Making Self Defense Choices with the OODA Loop
Colonel John Boyd defined the OODA Loop decades ago as a means of human reaction.
Boyd, a military strategist who served in the Korean War, is a celebrated F-86 pilot who redefined aerial combat and the means by which someone can intelligently respond to a given scenario.
OODA means observe, orient, decide and act. On its surface, it’s a fairly straightforward formula.
Observe: use all applicable senses to perceive every environmental factor able to be gleaned.
Orient: competently, quickly and carefully focus on and analyze the information gathered.
Decide: create a critical response to the information at hand.
Act: follow through with a course of action based on the analyzed factors at hand.
This loop is intended to outperform opponents and mentally position the user at the upper hand. There are factors that work against its full use though, understandably, like bodily and mental fatigue that limits the ability to process information.
Knowing how to position the mind and body given a situation is one thing, but there is protocol on how to consistently be in a mode of preparation at all times.
Situational Awareness with the Jeff Cooper Color Code
Jeff Cooper’s Color Code is all about framing the mind around thresholds of alertness.
Cooper, a former marine and creator of modern handgun techniques and safety standards, outlined that there are four levels of alert behavior coded by color: white, yellow, orange and red. As the color moves toward red, the level of attention is more acute and the individual should likewise be more prepared to react.
White – Unprepared for Self Defense: This is the most relaxed of all stages. The individual is largely unaware of their surroundings and completely at ease, whether it be at home, in a secure location or even asleep. This is when people are at the most risk of being surprised.
Yellow – Partially Aware of the Situation: Although this is still characteristically relaxed and at ease, the individual is aware of their surroundings and able to appropriately respond or indicate areas of risk or danger. Those in stage yellow make conscious decisions to position themselves in such a way that increases their awareness, like sitting facing a door or window. Those in this frame of mind are aware of their surroundings, but are not stringently scrutinizing individual factors.
Orange – Determining the Threat: This heightened stage of awareness is when a potential risk or area of interest has been identified and must be focused upon. The key here isn’t to lose total awareness of surroundings, but rather actively or indirectly engage and determine whether or not the point of interest is a threat. The expectation for potential harm has been identified, and the individual should be prepared to engage the threat in some shape or form.
Red – Concealed Carry Interactions: The moment the area or person of interest shifts and becomes a threat, the individual moves into stage red and identifies the threat as a potential target. The target is not necessarily dispatched, but the individual is ready to engage if need be. This is when tunnel vision can happen and why those in this condition should move to an area of tactical advantage. Actively training can help ward against the inability to perceive other areas outside the threatening target.

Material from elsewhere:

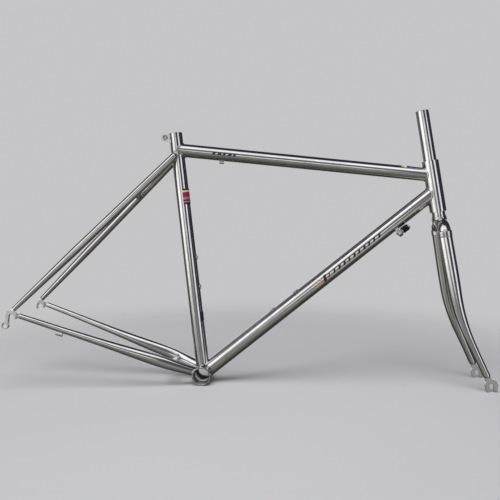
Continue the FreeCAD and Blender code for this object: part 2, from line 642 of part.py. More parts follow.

In the thirteenth volume of Jeff Cooper’s Commentaries, he simplified the color codes:
“In White you are unprepared and unready to take lethal action. If you are attacked in White you will probably die unless your adversary is totally inept. In Yellow you bring yourself to the understanding that your life may be in danger and that you may have to do something about it. In Orange you have determined upon a specific adversary and are prepared to take action which may result in his death, but you are not in a lethal mode. In Red you are in a lethal mode and will shoot if circumstances warrant.”
Whether or not someone is carrying openly, concealed or not at all, situational awareness is a means of preparing for all manners of threats, be it bodily, mentally or even in areas of life like a career or a relationship.
Knowing what’s going on and how to react is just a common sense method of avoiding negative outcomes.